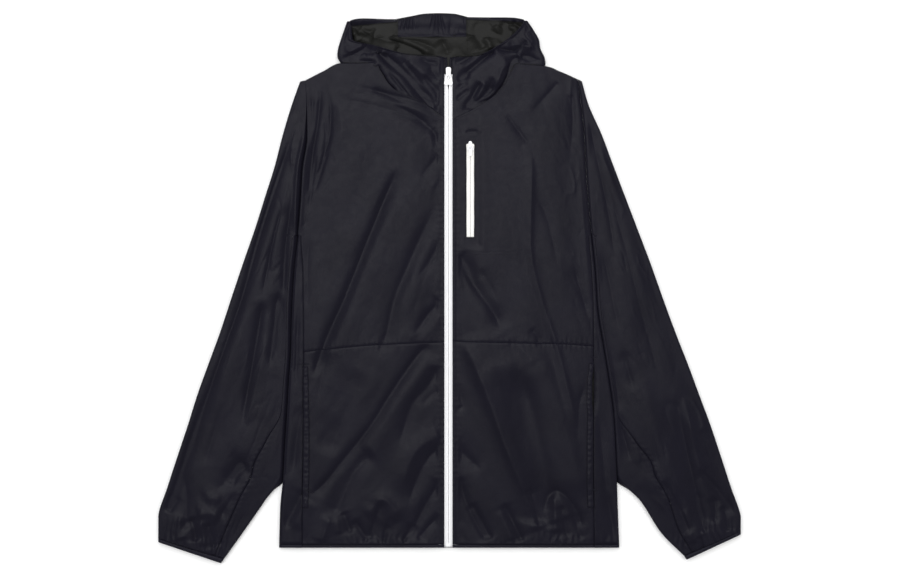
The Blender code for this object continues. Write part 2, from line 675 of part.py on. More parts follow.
def flap_rise(x, y):
    """Lift of the hood's back layer where the lining bulges over the brim facing."""
    beside = max(FLAP["right"] - x, x - FLAP["left"], 0)
    if y >= FLAP["crest"]:
        along = smooth_step((FLAP["top"] - y) / (FLAP["top"] - FLAP["crest"]))
    else:
        along = smooth_step((y - FLAP["foot"]) / (FLAP["crest"] - FLAP["foot"]))
    return FLAP["rise"] * along * (1 - smooth_step(beside / FLAP["ease"]))


def hood_side(name, table, neck, inward, turned):
    """Side of the hood: from its front edge over the side fold and along the floor to the crown seam."""
    grid = []
    last = len(table) - 1
    half = last / 2
    for down in stations(0, last, 0.5):
        row = at(table, down)
        lift = HOOD_LIFT * smooth_step((last - down) / half)
        radius = FOLD + lift / 2
        outer, front = Place(row.edge_x + inward * radius, row.edge_y), Place(row.front_x, row.front_y)
        line = []
        for across in stations(0, SHOULDER_POINT - 0.5, 0.5):
            part = across / SHOULDER_POINT
            place = mix(front, outer, part)
            if across:
                neckline = at(neck, across)
                seam = Place(neckline.x + inward * SEAM, neckline.y + SEAM)
                place = mix(place, seam, smooth_step((down - half) / half))
            away = abs(place.x - ZIP_CENTRE) - TAPE_HALF
            calm = smooth_step(away / EASE["hood"]) * smooth_step((1 - part) * SHOULDER_POINT)
            calm *= smooth_step(last - down)
            high = LAY + lift * smooth_step(away / EASE["hood_lift"])
            line.append((place.x, place.y, high + calm * crease_rise(HOOD_CREASES, place.x, place.y)))
        line += half_round(row.edge_x, inward, row.edge_y, radius)[::-1]
        seam = Place(row.seam_x - inward * SEAM / 2, row.seam_y)
        for part in (0.25, 0.5, 0.75, 1.0):
            place = mix(outer, seam, part)
            line.append((place.x, place.y, flap_rise(place.x, place.y)))
        grid.append(line)
    return cloth_wall(name, grid, SHELL, turned)


def hood_centre(name):
    """Crown strip: from the brim down to the back neckline, lying on the floor."""
    grid = []
    last = len(HOOD_RIGHT) - 1
    for down in stations(0, last, 0.5):
        right, left = at(HOOD_RIGHT, down), at(HOOD_LEFT, down)
        line = []
        for across in stations(0, len(BRIM) - 1, 0.5):
            part = across / (len(BRIM) - 1)
            bow = at(BRIM, across).y - between(HOOD_RIGHT[0].seam_y, HOOD_LEFT[0].seam_y, part)
            x = between(right.seam_x + SEAM / 2, left.seam_x - SEAM / 2, part)
            y = between(right.seam_y, left.seam_y, part) + bow * (1 - down / last)
            line.append((x, y, flap_rise(x, y)))
        grid.append(line)
    return cloth_wall(name, grid, SHELL)


def brim_facing(name):
    """Facing inside the brim, drawn into gathers by the elastic edge."""
    columns = FACING["columns"]
    grid = []
    for part in (0.0, 0.25, 0.6, 1.0):
        line = []
        for k in range(columns, -1, -1):
            across = k / columns
            top_y = at(BRIM, across * (len(BRIM) - 1)).y - FACING["below_brim"]
            y = between(top_y, FLAP["top"] + FACING["over_flap"], part)
            ripple = FACING["rise"] * uneven(k, 1.7, 0.4) * (k % 2)
            z = 2 * CLOTH + SEAM + ripple * math.sin(math.pi * between(0.15, 0.85, part))
            line.append((between(FACING["right"], FACING["left"], across), y, z))
        grid.append(line)
    return cloth_wall(name, grid, SHELL)


def hem_back(name):
    """Hem binding of the back, wrapped round both sides as the back is."""
    top = SIDE_RIGHT[HEM_ROW].y - SEAM
    grid = [[(x, y, z) for x, _, z in back_line(HEM_ROW)] for y in (top, top - HEM_BAND)]
    return cloth_wall(name, grid, BINDING)


def hem_front(name, start, end, turned):
    top = SIDE_RIGHT[HEM_ROW].y - SEAM
    grid = [[(x, y, LAY) for x in stations(start, end, (end - start) / 8)] for y in (top, top - HEM_BAND)]
    return cloth_wall(name, grid, BINDING, turned)


def zip_tape(name, towards):
    """Half of the front zip's tape: its inner edge leaves the middle at the slider and above it."""
    grid = []
    for split in ZIP_SPLIT:
        line = [(ZIP_CENTRE + towards * aside, split.y, TAPE_TOP) for aside in (split.apart, TAPE_HALF)]
        grid.append(line)
    return cloth_wall(name, grid, ZIP_WHITE, turned=towards > 0)


def bail(name, x, base, axis_y, axis_z):
    """The staple on a slider that holds its pull: two legs and a bar."""
    near, far = BAIL_LEG
    under, over = BAIL_BAR
    spans = {
        "bar": (-far, far, axis_z + under, axis_z + over),
        "leg_back": (-far, -near, base, axis_z + over),
        "leg_front": (near, far, base, axis_z + over),
    }
    pieces = []
    for part, (start, end, low, high) in spans.items():
        corners = (x - BAIL_HALF, axis_y + start, low), (x + BAIL_HALF, axis_y + end, high)
        pieces.append(block(f"{name}_{part}", ENAMEL, *corners))
    return pieces


def slider(name, x, end_y, base, width, length):
    """Zip slider: a top plate with a bail for its pull. Returns it and where the pull turns."""
    top = base + PLATE
    corners = (x - width / 2, end_y - length, base), (x + width / 2, end_y, top)
    body = block(name, ENAMEL, *corners, bevel=0.4)
    axis = Place(end_y - BAIL_BACK, top + BAIL_ROOM)
    return combine(body, bail(name, x, base + PLATE / 2, *axis)), axis


def pull_tab(name, x, axis, width, length, towards):
    """The pull: a flat tab whose slotted end turns in the slider's bail."""
    axis_y, axis_z = axis

    def through(part, half, start, end, **more):
        low, high = sorted((axis_y + towards * start, axis_y + towards * end))
        tall = more.pop("tall", LAY)
        corners = (x - half, low, axis_z - tall), (x + half, high, axis_z + tall)
        return block(part, ENAMEL, *corners, **more)

    origin = (x, axis_y, axis_z)
    tab = through(name, width / 2, -PULL_HALF, length, tall=PULL_HALF, bevel=0.3, origin=origin)
    slot = through(f"{name}_slot", BAIL_HALF + 0.5, PULL_HALF, PULL_SLOT)
    middle = length - PULL_EYE["from_end"]
    eye = through(f"{name}_eye", PULL_EYE["half_x"], middle - PULL_EYE["half_y"], middle + PULL_EYE["half_y"])
    return combine(tab, [slot, eye], "DIFFERENCE")


def centred_block(name, half, start, end, look=None):
    """A box on the front zip's centre line, between two places given as (y, z)."""
    return block(name, look or ENAMEL, (ZIP_CENTRE - half, *start), (ZIP_CENTRE + half, *end))


def front_zip():
    zip_tape("zip_tape_right", -1)
    zip_tape("zip_tape_left", 1)
    coil_top = TAPE_TOP - CLOTH - SEAM
    centred_block("zip_coil", COIL_HALF, (TAPE_FOOT, coil_top - COIL_HIGH), (COIL_END, coil_top), ZIP_WHITE)
    base, end_y, start_y = TAPE_TOP + SEAM, SLIDER["end"], SLIDER["end"] - SLIDER["length"]
    body, axis = slider("zip_slider", ZIP_CENTRE, end_y, base, SLIDER["width"], SLIDER["length"])
    low, inside = CLOTH + SEAM, base + PLATE / 2
    plate = centred_block("zip_slider_plate", SLIDER["under_half"], (start_y, low), (end_y, coil_top))
    post_ends = (end_y - POST["back"], low + SEAM), (end_y - POST["front"], inside)
    combine(body, [plate, centred_block("zip_slider_post", POST["half"], *post_ends)])
    pull_tab("zip_pull", ZIP_CENTRE, axis, PULL["width"], PULL["length"], 1)
    foot = TAPE_FOOT + STOP["from_foot"]
    centred_block("zip_stop", STOP["half"], (foot, base), (foot + STOP["length"], base + STOP["high"]))


def chest_zip():
    x, half, top, foot = (CHEST_ZIP[key] for key in ("x", "half", "top", "foot"))
    base = LAY + SEAM
    for name, start, end in (("chest_zip_tape_right", -half, -0.2), ("chest_zip_tape_left", 0.2, half)):
        block(name, ZIP_WHITE, (x + start, foot, base), (x + end, top, base + CLOTH))
    over = base + CLOTH + SEAM
    _, axis = slider("chest_zip_slider", x, top - SEAM, over, CHEST_SLIDER["width"], CHEST_SLIDER["length"])
    pull_tab("chest_zip_pull", x, axis, CHEST_PULL["width"], CHEST_PULL["length"], -1)


def build():
    back("back")
    front_upper("front_right_upper", NECK_RIGHT, WAIST_RIGHT, SIDE_RIGHT, False, tucked=True)
    front_upper("front_left_upper", NECK_LEFT, WAIST_LEFT, SIDE_LEFT, True)
    front_lower("front_right_lower", WAIST_RIGHT, SIDE_RIGHT, False)
    front_lower("front_left_lower", WAIST_LEFT, SIDE_LEFT, True)
    pocket_welt("pocket_welt_right", WAIST_RIGHT, SIDE_RIGHT, False)
    pocket_welt("pocket_welt_left", WAIST_LEFT, SIDE_LEFT, True)
    sleeve_upper("sleeve_right_upper", SLEEVE_RIGHT, SIDE_RIGHT, False, tucked=True)
    sleeve_upper("sleeve_left_upper", SLEEVE_LEFT, SIDE_LEFT, True)
    sleeve_under("sleeve_right_under", SLEEVE_RIGHT, False)
    sleeve_under("sleeve_left_under", SLEEVE_LEFT, True)
    cuff("cuff_right", SLEEVE_RIGHT[-1], CUFF_RIGHT, False)
    cuff("cuff_left", SLEEVE_LEFT[-1], CUFF_LEFT, True)
    hood_side("hood_right", HOOD_RIGHT, NECK_RIGHT, 1, False)
    hood_side("hood_left", HOOD_LEFT, NECK_LEFT, -1, True)
    hood_centre("hood_centre")
    brim_facing("hood_brim_facing")
    hem_back("hem_back")
    hem_front("hem_right", ZIP_CENTRE - ZIP_HALF, SIDE_RIGHT[HEM_ROW].seam, False)
    hem_front("hem_left", ZIP_CENTRE + ZIP_HALF, SIDE_LEFT[HEM_ROW].seam, True)
    front_zip()
    chest_zip()


for old in list(bpy.data.objects):
    bpy.data.objects.remove(old, do_unlink=True)
JACKET = jacket_collection("windbreaker_jacket", True)
CUTTERS = jacket_collection("cutters", False)
SHELL = material("navy nylon taffeta", (0.023, 0.022, 0.029), 0.55)
BINDING = material("navy elastic binding", (0.02, 0.019, 0.026), 0.65)
ZIP_WHITE = material("white polyester zip tape", (0.8, 0.8, 0.8), 0.6)
ENAMEL = material("white enamelled zinc", (0.82, 0.82, 0.82), 0.35)
build()
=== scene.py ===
"""Hooded windbreaker, zipped up and laid flat on its back: its cloth, sewing and zips, and the stage.

The wearer's right side is at -X, the hood at +Y and the front faces +Z. Sizes are in millimetres until a mesh
is made. Each panel is a grid of places on its outer face: rows run down the garment and columns across it.
"""

import math
from collections import namedtuple

import bpy
import numpy as np
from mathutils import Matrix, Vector, noise


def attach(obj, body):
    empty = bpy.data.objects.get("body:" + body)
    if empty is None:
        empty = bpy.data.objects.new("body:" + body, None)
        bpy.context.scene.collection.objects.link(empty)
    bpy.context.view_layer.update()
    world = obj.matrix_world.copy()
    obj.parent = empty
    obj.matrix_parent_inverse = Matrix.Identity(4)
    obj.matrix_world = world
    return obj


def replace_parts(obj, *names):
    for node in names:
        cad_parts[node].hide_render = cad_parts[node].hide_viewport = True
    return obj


bl_info = {
    "name": "Windbreaker laid flat",
    "version": (1, 0, 0),
    "blender": (4, 5, 0),
    "location": "View3D > Sidebar > Windbreaker",
    "description": "Makes the cloth, sewing and zips of a hooded windbreaker that lies on its back",
    "category": "Object",
}

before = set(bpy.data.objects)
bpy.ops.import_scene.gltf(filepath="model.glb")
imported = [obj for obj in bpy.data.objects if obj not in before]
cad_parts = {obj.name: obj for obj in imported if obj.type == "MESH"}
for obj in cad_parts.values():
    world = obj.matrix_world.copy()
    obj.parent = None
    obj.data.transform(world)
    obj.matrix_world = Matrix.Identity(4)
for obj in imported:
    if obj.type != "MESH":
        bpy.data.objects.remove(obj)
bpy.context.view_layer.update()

MM = 0.001

# Heights and edges of the cloth.
LAY = 5.0  # height of the front's outer face where the cloth lies quiet
FOLD = 2.5  # radius of the side folds
SEAM = 0.3  # gap between panels that meet
PUFF = 1.8  # how much the air between the layers lifts their middle
HOOD_LIFT = 2.0  # how much higher the hood's front lies
HOOD_HIGHEST, LINING_HIGHEST = 10.2, 8.4  # most that the hood's front and its lining may rise to
TUCK = 0.9  # height of the outer face at the bottom of the right armhole's tuck
RIM_SHORT = 0.85  # how far each layer stops short of the middle height at the shoulder seam
RIM_ROWS = 0.09  # how much of the first row the round edge at the shoulder takes
RIM_SLOPE = 30.0  # millimetres of that edge for each row
HEM_BAND = 4.3  # height of the hem's binding
BINDING_WALL = 1.0
CUFF_GATHERS = 2.4  # rows above the cuff over which its elastic draws up the sleeve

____

- _Task brief_:
Above are the lines; repeat exactly the ones from the line containing "0.022, 0.029), 0.55)" down to the line containing "obj.matrix_world = world", both inclusive.

- _Correct result_:
SHELL = material("navy nylon taffeta", (0.023, 0.022, 0.029), 0.55)
BINDING = material("navy elastic binding", (0.02, 0.019, 0.026), 0.65)
ZIP_WHITE = material("white polyester zip tape", (0.8, 0.8, 0.8), 0.6)
ENAMEL = material("white enamelled zinc", (0.82, 0.82, 0.82), 0.35)
build()
=== scene.py ===
"""Hooded windbreaker, zipped up and laid flat on its back: its cloth, sewing and zips, and the stage.

The wearer's right side is at -X, the hood at +Y and the front faces +Z. Sizes are in millimetres until a mesh
is made. Each panel is a grid of places on its outer face: rows run down the garment and columns across it.
"""

import math
from collections import namedtuple

import bpy
import numpy as np
from mathutils import Matrix, Vector, noise


def attach(obj, body):
    empty = bpy.data.objects.get("body:" + body)
    if empty is None:
        empty = bpy.data.objects.new("body:" + body, None)
        bpy.context.scene.collection.objects.link(empty)
    bpy.context.view_layer.update()
    world = obj.matrix_world.copy()
    obj.parent = empty
    obj.matrix_parent_inverse = Matrix.Identity(4)
    obj.matrix_world = world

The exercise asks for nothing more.